An ultralow-wear silver-embedded diamond-like carbon films and the lubrication mechanism

Abstract

Currently, there is no consensus on the mechanistic role of silver (Ag) in governing the tribological behavior of diamond-like carbon (DLC) films, with particularly divergent findings regarding its wear resistance enhancement. This controversy fundamentally obstructs the elucidation of the lubrication mechanisms. Therefore, in this study, a series of Ag-embedded DLC (Ag-DLC) films with different Ag content were deposited by adjusting Ag target current, and the influence of Ag on the microstructure, mechanical, and tribological performances of DLC films was investigated systematically, emphasizing on the intrinsic lubrication mechanism.

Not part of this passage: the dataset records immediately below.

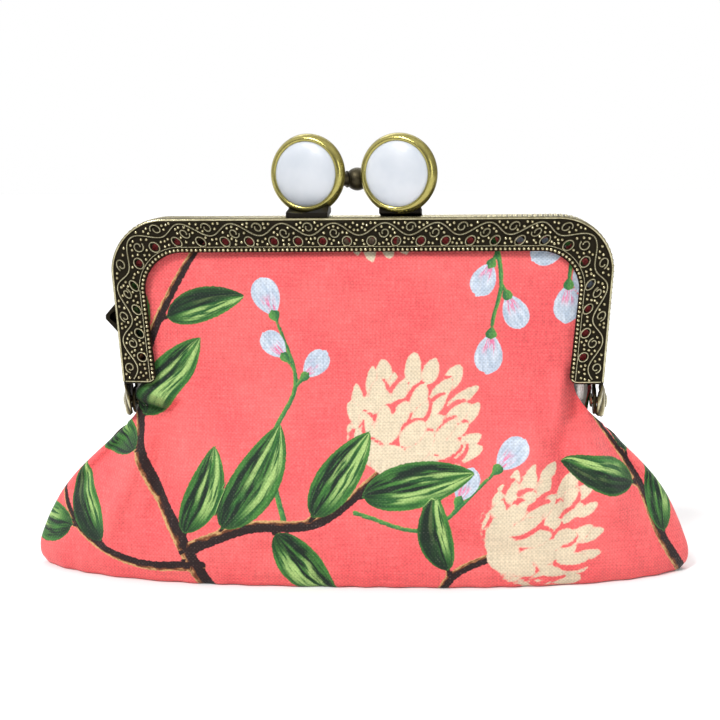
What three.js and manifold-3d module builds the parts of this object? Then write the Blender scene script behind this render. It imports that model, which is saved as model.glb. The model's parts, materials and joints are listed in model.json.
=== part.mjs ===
// Coin purse with a kiss-lock frame: two embossed brass frame halves, hinged at the ends of their legs,
// hold a cloth pouch with a lens-shaped base. Each half carries a round cabochon head with a lock bead.
// Millimetres, +Z up, the front faces -Y, and the origin is the middle of the base.
import * as THREE from 'three';
import { mergeVertices } from 'three/addons/utils/BufferGeometryUtils.js';
import Module from 'manifold-3d';

const wasm = await Module();
wasm.setup();

// ---- Driving dimensions: the frame ----
const FRAME_WIDTH = 125;
const FRAME_TOP = 90;
const LEG_END = 48.5;
const LEG_TAPER = 2.1; // each leg's end stands this much nearer the middle than its top
const BAND = 8.4; // width of the embossed plate
const SHEET = 0.7; // thickness of the brass
const CORNER_OUTER = 13;
const CORNER_INNER = 9.5;
const CORNER_STEPS = 8;
const LEG_END_ROUND = 2; // rounding of a leg's inner lower corner
const HALF_DEPTH = 6.6; // from the parting plane to a plate's outer face
const HALF_GAP = 0.2; // from the parting plane to the edge of a half's wall
const LIP_WIDTH = 5;
const LIP_NEAR = 2.5; // the lip's two faces, measured from the parting plane
const LIP_FAR = 1.8;
const HOLE_RADIUS = 0.95;
const HOLE_PITCH = 6.05;
const HOLE_COUNT = 14; // on each side of the middle
const HOLE_FROM_EDGE = 2.7; // from the plate's inner edge to the line of holes

// ---- Driving dimensions: the hinge ----
const HINGE_Z = 43.4;
const SHELL_EAR_X = 60.33; // outer face of the front half's ears where they leave the wall
const SHELL_CROWN = 0.75; // how far an ear is domed over the rivet
const SHELL_CROWN_RADIUS = 5;
const EAR_AROUND = 26; // points round an ear's edge
const SHELL_LEAN = 1.2; // how far its front lower corner leans in
const EYE_EAR_X = 59; // outer face of the back half's ears, inside the front ones
const EYE_RADIUS = 3.5;
const EAR_HOLE = 1.25;
const RIVET_RADIUS = 0.95;
const RIVET_HEAD = 1.8;
const RIVET_DOME = 0.5;
const RIVET_TAIL = 0.5;
const PLAY = 0.3; // between a rivet's heads and the ears
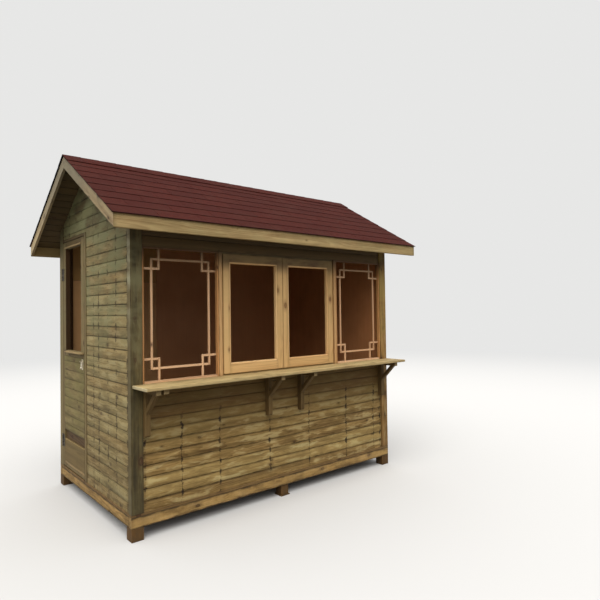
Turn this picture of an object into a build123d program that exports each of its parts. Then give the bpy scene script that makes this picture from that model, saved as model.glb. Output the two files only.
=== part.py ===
"""A wooden market hut with a counter shelf, two window sashes between two lattice bays and a side door.

Millimetres. X runs along the counter front, Y from the front to the rear, Z up.
The origin is on the ground under the middle of the hut, and the front faces -Y.
"""
import os
from math import cos, radians, tan

from build123d import *

os.makedirs("parts", exist_ok=True)

# Body of the hut, over its corner posts
body_length = 2740
body_depth = 1690
half_length = body_length / 2
half_depth = body_depth / 2

# Base: feet, sills and joists
foot_height = 92
corner_foot_width = 90
middle_foot_width = 76
pad_height = 8
pad_margin = 10
sill_height = 78
sill_thickness = 55
joist_width = 45
joist_spacing = 685
floor_thickness = 18
sill_top = foot_height + sill_height
floor_top = sill_top + floor_thickness

# Corner posts
front_post_width = 90
front_post_depth = 55
rear_post_width = 90
rear_post_depth = 100

# Walls: slabs as thick as the frame with its boards, set back a little from the faces of the posts
wall_setback = 12
gable_setback = 5
gable_thickness = 50
lining_thickness = 9
lining_drop = 5
sheet_gap = 1

# Counter shelf and its brackets
counter_height = 903
shelf_thickness = 21
shelf_reach = 235
shelf_shift = 11
post_notch_clearance = 1
bracket_width = 38
bracket_spacing = 356
leg_depth = 50
leg_length = 350
arm_height = 35
arm_reach = 215
strut_height = 190
strut_size = 32
leg_chamfer = 12

# Window bays, between the shelf and the header
window_height = 987
bay_width = 631
mullion_width = 32
mullion_depth = 52
mullion_setback = 3

# Lattice: a thin frame, and a ring of bars held off it by stubs that make a small square at each corner
lattice_setback = 8
lattice_depth = 28
lattice_side_width = 14
lattice_rail_height = 16
lattice_head_height = 12
bar_width = 17
bar_thickness = 11
bar_setback = 16
ring_margin_side = 56
ring_margin_foot = 79
ring_margin_head = 66
corner_width = 74
corner_height = 87

# Sashes, rebated all round
sash_setback = 5
sash_thickness = 36
sash_stile_width = 70
sash_bottom_height = 83
sash_top_height = 76
sash_rebate_width = 13
sash_rebate_depth = 15
meeting_gap = 4

# Side door, hung on the rear post of the left gable
jamb_width = 40
jamb_depth = 64
head_height = 24
stop_overlap = 12
stop_gap = 5
door_gap = 6
door_clearance = 12
door_width = 591
door_height = 2060
door_thickness = 40
door_stile_width = 80
top_rail_height = 60
lock_rail_rise = 1016
lock_rail_height = 52
cross_rail_rise = 252
cross_rail_height = 85
bottom_rail_height = 48
panel_thickness = 18
hinge_edge_width = 36
door_sill_length = 452
door_sill_reach = 34
door_sill_fall = 6
door_sill_lip = 10

# Door handle: a bow on a plate
plate_width = 38
plate_height = 90
plate_thickness = 3
plate_edge = 24
handle_rise = 965
grip_radius = 7
grip_length = 62
grip_standoff = 36
grip_bend = 14

# Door hinges
hinge_height = 110
low_hinge_rise = 230
high_hinge_drop = 295
hinge_leaf_width = 32
hinge_plate_thickness = 2.5
knuckles = 5
knuckle_radius = 6
knuckle_gap = 0.6
pin_radius = 3
pin_clearance = 0.3
hinge_plate_gap = 1

# Roof
roof_pitch = 30
eave_rise = 177
eave_overhang = 225
gable_overhang = 200
roof_board_thickness = 16
edge_board_thickness = 22
edge_board_depth = 98
shingle_thickness = 8
shingle_drip = 14
shingle_side = 10
cap_width = 140
cap_thickness = 5
rafter_width = 45
rafter_depth = 70
rafter_pairs = 4
rafter_slot_clearance = 1
ridge_board_thickness = 22
ridge_board_depth = 130

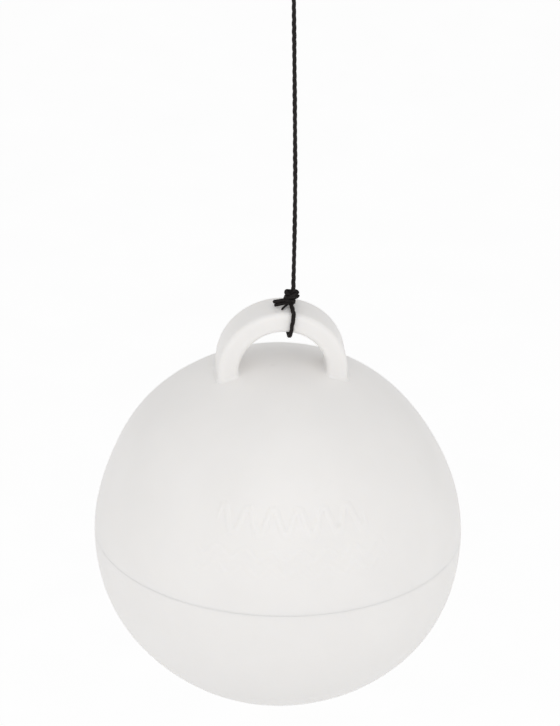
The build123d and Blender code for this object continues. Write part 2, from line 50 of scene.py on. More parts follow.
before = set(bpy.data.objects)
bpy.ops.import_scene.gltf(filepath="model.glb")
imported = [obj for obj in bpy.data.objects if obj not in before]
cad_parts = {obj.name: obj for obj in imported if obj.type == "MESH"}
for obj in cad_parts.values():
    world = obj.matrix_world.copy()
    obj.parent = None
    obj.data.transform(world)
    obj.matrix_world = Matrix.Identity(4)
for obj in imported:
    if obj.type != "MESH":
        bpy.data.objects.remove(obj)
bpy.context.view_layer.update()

MM = 0.001
TOP_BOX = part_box("globe_top")
BOTTOM_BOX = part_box("globe_bottom")
BALL_R = TOP_BOX[1].x
LOOP_TOP = 53.3 * MM
CENTRE_Z = TOP_BOX[1].z - LOOP_TOP
BASE_DROP = CENTRE_Z - BOTTOM_BOX[0].z
CENTRE = np.array((0.0, 0.0, CENTRE_Z))

# Place that the camera looks at, in the middle of the loop's feet
AIM = (-0.31 * MM, 0.0, CENTRE_Z + 39.66 * MM)

# Millimetres between the points along a strand of cord
STRAND_STEP = 0.16

# Height and radius of the lap joint between the shells, and its gap, in millimetres
LAP_HEIGHT = 2.0
LAP_R = 39.1
LAP_GAP = 0.05

# Degrees between the seam's sharp edge and the next row, close so that the skin shades evenly
RIM_ROW = 0.06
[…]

Results suggest that the incorporation of Ag with a suitable content plays a positive role in the tribological properties of DLC films, achieving ambient air lubrication performance comparable to oil lubrication conditions with a friction coefficient of 0.074 and ultra-low wear rate of 8.71 x 10-8 mm3 center dot N-1 center dot m-1. This is attributed to the higher degree of graphitization transformation and the formation of more unform transfer film at the frictional interface. Under oil lubrication conditions, as Ag target current increases, the friction coefficient decreases from 0.086 to 0.063, while the wear rates exhibit a oppose trend (negative effect), which is related to the degeneration of its mechanical properties. The related results provide a theoretical basis for optimizing the tribological performance of DLC films.